Yesterday, I ran across this 1997 article, “A No-Fault Holocaust,” in U.S. News and World Report:

‘In 20 years of college teaching, Prof. Robert Simon [of Hamilton College] has never met a student who denied that the Holocaust happened. What he sees quite often, though, is worse: students who acknowledge the fact of the Holocaust but can’t bring themselves to say that killing millions of people is wrong. Simon reports that 10 to 20 percent of his students think this way. Usually they deplore what the Nazis did, but their disapproval is expressed as a matter of taste or personal preference, not moral judgment. ‘Of course I dislike the Nazis,’ one student told Simon, ‘but who is to say they are morally wrong?’

She refused punditry

The article also discusses a Chronicle of Higher Education piece by Kay Haugaard, a writer who teaches at Pasadena City College, about Shirley Jackson‘s famous 1948 story, ‘The Lottery,’ which used to be a staple of high school reading lists.  The story:  A sunny small-time American town that gathers every year to implore an unnamed force to grant a good corn harvest. Annually, the citizens draw slips of paper from a wooden box to select a victim for human sacrifice. A young mother draws the losing card, and is stoned to death by the community.

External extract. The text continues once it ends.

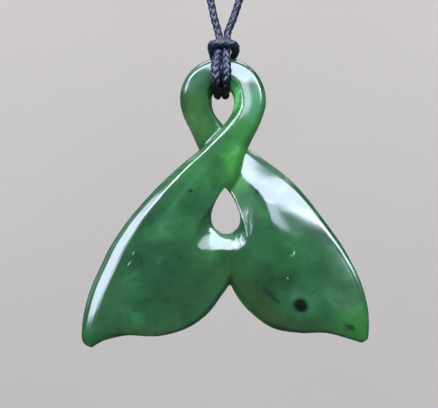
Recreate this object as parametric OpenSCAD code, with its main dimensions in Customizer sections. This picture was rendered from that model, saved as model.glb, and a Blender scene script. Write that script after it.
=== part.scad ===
// A whale tail pendant of greenstone, hitched to a neck cord that is joined by a knot.
// Sizes are in millimetres. The pendant's own zero is the top of its eye, in the middle of
// its thickness: x runs to the right, y away from the viewer and z up. The part's zero is
// the underside of the knot, where the cord hangs on the nape.

/* [Greenstone] */
// Width of the tail from tip to tip
tail_width = 55.5; // [53:0.5:62]
// Height from the top of the eye to the lower tip
tail_height = 55.9; // [48:0.1:62]
// Thickness of the stone where its two strands cross
tail_thickness = 7.6; // [6.8:0.1:8.4]

/* [Teardrop hole] */
// Width of the hole between the flukes
teardrop_width = 5.6; // [4.8:0.1:6]
// Height of that hole
teardrop_height = 9; // [8:0.1:9.6]
// How far the scoop reaches below the hole
scoop_drop = 4; // [3:0.1:4.4]

/* [Cord] */
// Diameter of the waxed cord
cord_diameter = 1.5; // [1.2:0.05:1.5]
// Number of wraps in the knot at the nape
knot_wraps = 6; // [4:1:8]

/* [Hidden] */

// The sizes that the tables below are drawn for, and how the stone is fitted to its own
drawn = [55.5, 7.6, 55.9];
fit = [tail_width / drawn[0], tail_thickness / drawn[1], tail_height / drawn[2]];

// The pendant hangs this far below the nape
pendant_drop = 292;

// Each limb of the stone is a band between two edges. Columns: x and z of the first edge,
// x and z of the second edge.
// This limb runs from the top of the eye down its right side, over the crossing and out
// into the left fluke. Its first edge is the eye's hole and then the fluke's outer side.
OVER_EDGES = [
    [0, -5.9, 0, 0],
    [1.2, -6.3, 3.1, -0.5],
    [1.95, -7.4, 6, -2.4],
    [2.1, -8.8, 7.8, -5.4],
    [1.95, -9.9, 8.3, -8.6],
    [1.4, -11.2, 7.7, -11.2],
    [0.4, -12.6, 6.7, -13.7],
    [-1.2, -14.5, 5.5, -16],
    [-3, -16.3, 4.4, -18.5],
    [-5, -18.2, 3.5, -21.2],
    [-7.6, -20.3, 2.6, -23.4],
    [-10.2, -22.6, 1.5, -25.4],
    [-13, -25.3, 0.5, -27.7],
    [-15.6, -28.1, 0.3, -30.4],
    [-18, -30.9, 1.8, -33.2],
    [-20.1, -33.8, 2.7, -36.4],
    [-22, -36.8, 2.7, -39.9],
    [-23.5, -39.9, 1.6, -43.1],
    [-24.9, -42.9, -0.3, -46],
    [-26, -45.8, -2.9, -49.4],
    [-26.8, -48.9, -6.9, -52.2],
    [-27.2, -51.6, -12.4, -53.7],
    [-27.3, -53.4, -18, -53.5],
    [-27.1, -54.7, -22.8, -54.5],
    [-26.5, -55.4, -25.3, -55.9],
];
// This limb runs down the left side of the eye, under the crossing and out into the right
// fluke. Its first edge is the eye's hole and then the fluke's outer side.
UNDER_EDGES = [
    [0, -5.9, 0, 0],
    [-1.3, -6.25, -3.1, -0.5],
    [-2.05, -7.3, -6.1, -2.4],
    [-2.15, -8.8, -7.9, -5.4],
    [-1.9, -10.1, -8.3, -8.4],
    [-1.2, -11.4, -7.6, -11.3],
    [-0.1, -12.7, -6.2, -14.2],
    [1.3, -14.3, -4.8, -17.3],
    [2.9, -16, -3.6, -19.8],
    [4.9, -17.6, -2.5, -22.3],
    [7.1, -19, -1.4, -24.5],
    [9.6, -20.8, -0.1, -26.3],
    [12.2, -22.8, 0.9, -28.3],
    [14.6, -25.1, 0.9, -30.5],
    [16.9, -27.8, -0.6, -33.2],
    [19.1, -30.7, -1.4, -36.3],
    [21.1, -33.4, -0.5, -39.8],
    [22.9, -36, 1.1, -43.1],
    [24.4, -38.6, 3, -46.6],
    [25.7, -41.1, 5.6, -49.5],
    [26.8, -43.7, 9.6, -52.2],
    [27.6, -46.4, 14.6, -53.1],
    [28.1, -49.2, 19.8, -53.1],
    [28.2, -52, 24.2, -54.2],
    [28, -54.2, 26.8, -55],
];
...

“Until recently, she says, ‘Jackson’s message about blind conformity always spoke to my students’ sense of right and wrong.’ No longer, apparently. A class discussion of human sacrifice yielded no moral comments, even under Haugaard’s persistent questioning. One male said the ritual killing in ‘The Lottery’ ‘almost seems a need.’ Asked if she believed in human sacrifice, a woman said, ‘I really don’t know. If it was a religion of long standing. . . .’ Haugaard writes: ‘I was stunned. This was the woman who wrote so passionately of saving the whales, of concern for the rain forests, of her rescue and tender care of a stray dog.’ …

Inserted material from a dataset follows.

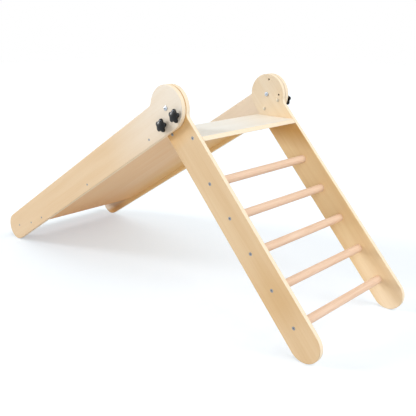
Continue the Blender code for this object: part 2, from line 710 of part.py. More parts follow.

“The search is on for a teachable consensus rooted in simple decency and respect. As a spur to shaping it, we might discuss a culture so morally confused that students are showing up at colleges reluctant to say anything negative about mass slaughter.”

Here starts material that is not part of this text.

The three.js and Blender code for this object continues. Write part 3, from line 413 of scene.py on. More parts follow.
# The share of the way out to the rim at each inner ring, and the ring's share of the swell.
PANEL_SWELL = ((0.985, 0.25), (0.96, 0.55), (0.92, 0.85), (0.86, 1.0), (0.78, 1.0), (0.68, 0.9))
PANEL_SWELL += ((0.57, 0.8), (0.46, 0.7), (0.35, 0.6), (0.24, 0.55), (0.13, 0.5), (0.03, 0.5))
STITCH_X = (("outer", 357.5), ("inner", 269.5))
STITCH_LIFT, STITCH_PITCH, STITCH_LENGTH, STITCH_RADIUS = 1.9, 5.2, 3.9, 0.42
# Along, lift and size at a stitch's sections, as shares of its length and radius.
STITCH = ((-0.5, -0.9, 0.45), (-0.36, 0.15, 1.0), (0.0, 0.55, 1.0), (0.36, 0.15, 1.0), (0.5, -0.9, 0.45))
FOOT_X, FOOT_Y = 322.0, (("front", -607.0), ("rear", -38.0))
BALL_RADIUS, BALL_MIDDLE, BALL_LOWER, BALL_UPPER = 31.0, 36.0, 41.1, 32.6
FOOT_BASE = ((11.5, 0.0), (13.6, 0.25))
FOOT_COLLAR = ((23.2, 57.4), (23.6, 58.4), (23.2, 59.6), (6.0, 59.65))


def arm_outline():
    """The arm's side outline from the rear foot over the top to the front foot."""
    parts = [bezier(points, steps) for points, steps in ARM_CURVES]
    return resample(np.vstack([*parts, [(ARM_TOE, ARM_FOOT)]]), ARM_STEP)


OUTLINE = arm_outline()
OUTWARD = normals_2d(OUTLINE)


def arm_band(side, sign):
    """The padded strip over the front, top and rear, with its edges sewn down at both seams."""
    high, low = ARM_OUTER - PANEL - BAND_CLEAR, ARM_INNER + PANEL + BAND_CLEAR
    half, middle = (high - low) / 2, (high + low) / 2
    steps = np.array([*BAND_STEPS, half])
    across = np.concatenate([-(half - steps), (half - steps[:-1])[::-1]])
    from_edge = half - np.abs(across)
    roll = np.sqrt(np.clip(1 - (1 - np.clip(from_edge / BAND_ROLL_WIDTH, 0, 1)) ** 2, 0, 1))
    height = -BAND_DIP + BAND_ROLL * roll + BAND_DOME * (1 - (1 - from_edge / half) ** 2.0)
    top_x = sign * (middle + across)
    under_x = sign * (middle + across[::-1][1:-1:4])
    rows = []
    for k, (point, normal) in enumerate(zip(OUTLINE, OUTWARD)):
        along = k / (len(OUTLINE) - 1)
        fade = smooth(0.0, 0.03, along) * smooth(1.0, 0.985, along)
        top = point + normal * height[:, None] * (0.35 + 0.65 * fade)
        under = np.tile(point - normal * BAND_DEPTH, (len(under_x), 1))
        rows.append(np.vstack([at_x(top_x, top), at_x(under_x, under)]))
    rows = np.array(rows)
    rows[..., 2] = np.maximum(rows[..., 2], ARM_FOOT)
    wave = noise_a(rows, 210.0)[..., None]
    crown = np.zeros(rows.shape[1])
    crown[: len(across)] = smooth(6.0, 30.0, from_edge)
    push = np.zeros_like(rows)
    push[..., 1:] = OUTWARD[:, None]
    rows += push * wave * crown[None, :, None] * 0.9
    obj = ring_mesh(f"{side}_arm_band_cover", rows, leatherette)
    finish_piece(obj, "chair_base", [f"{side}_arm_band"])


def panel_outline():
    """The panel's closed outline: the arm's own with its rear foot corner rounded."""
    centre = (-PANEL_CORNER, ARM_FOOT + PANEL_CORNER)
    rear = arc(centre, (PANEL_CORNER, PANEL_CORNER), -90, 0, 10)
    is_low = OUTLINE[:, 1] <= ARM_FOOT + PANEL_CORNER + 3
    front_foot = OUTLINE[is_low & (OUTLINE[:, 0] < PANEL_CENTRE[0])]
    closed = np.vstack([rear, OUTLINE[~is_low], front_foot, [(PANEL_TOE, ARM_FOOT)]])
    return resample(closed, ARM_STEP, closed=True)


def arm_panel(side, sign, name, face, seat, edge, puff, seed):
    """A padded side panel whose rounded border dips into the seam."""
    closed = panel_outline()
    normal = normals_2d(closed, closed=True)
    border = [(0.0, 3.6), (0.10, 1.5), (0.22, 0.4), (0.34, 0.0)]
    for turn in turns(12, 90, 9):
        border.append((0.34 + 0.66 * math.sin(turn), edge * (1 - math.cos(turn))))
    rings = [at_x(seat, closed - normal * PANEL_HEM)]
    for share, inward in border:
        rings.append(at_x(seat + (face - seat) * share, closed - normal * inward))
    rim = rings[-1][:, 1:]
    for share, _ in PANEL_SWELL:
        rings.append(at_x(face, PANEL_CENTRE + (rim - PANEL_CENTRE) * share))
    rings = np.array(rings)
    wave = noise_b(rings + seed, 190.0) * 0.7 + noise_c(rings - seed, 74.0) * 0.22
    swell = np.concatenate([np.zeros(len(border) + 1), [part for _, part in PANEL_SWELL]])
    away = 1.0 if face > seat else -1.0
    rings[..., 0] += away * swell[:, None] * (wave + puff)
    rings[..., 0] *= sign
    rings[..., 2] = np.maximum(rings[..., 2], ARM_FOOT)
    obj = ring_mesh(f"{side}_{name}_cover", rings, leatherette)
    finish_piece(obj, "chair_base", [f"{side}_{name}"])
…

Jackson refused to explain “the meaning” of her story, except to tell the San Francisco Chronicle a month after the story was published in the New Yorker:

Explaining just what I had hoped the story to say is very difficult. I suppose, I hoped, by setting a particularly brutal ancient rite in the present and in my own village to shock the story’s readers with a graphic dramatization of the pointless violence and general inhumanity in their own lives.

According to one critic, Jackson intended “a sensitive and faithful anatomy of our times, fitting symbols for our distressing world of the concentration camp and the Bomb.”  But what to do when readers are tone-deaf to “symbols” and even meaning?

Mind, Jackson’s story was written at a time when anyone’s stoning seemed unthinkable and archaic, and not part of the daily news — today?  different story.  Think of Sakineh Mohammadi Ashtiani, among others.

Undoubted courage (Photo: L.A. Cicero)

So I wonder at the popular appeal of the Dalai Lama last week, and the euphoria at his teaching, which suggests that our compassion should be motivated by the universal search for happiness, and also by the knowledge that compassion contributes to our own physical well-being — it lowers our blood pressure, releases endorphins, etc., etc., etc.  Is compassion motivated this way compassion at all — or just an extension of endless cycle of self-help routines? Is that the only common denominator left? And how will such a self-serving compassion help one when the Nazis bang on the door, looking for the Jews? Or when the NKVD asks for names during a Lubyanka interrogation?  The most immediate response — to lower one’s blood pressure, reduce one’s heartbeat — is to hand them over.

What bugs me is that the Dalai Lama — the man who faced off bloody Mao Zedong, one of the last century’s immortal genocidaires — is a man of endless courage.  He knows this stuff.  It’s a peculiar reverse case of our current malaise — he walks the walk, but why doesn’t he talk the talk?

Without a compensatory virtues of independence of mind, and, beneath that, courage — which the ancients believed is the foundation of all virtues — is there any compassion at all?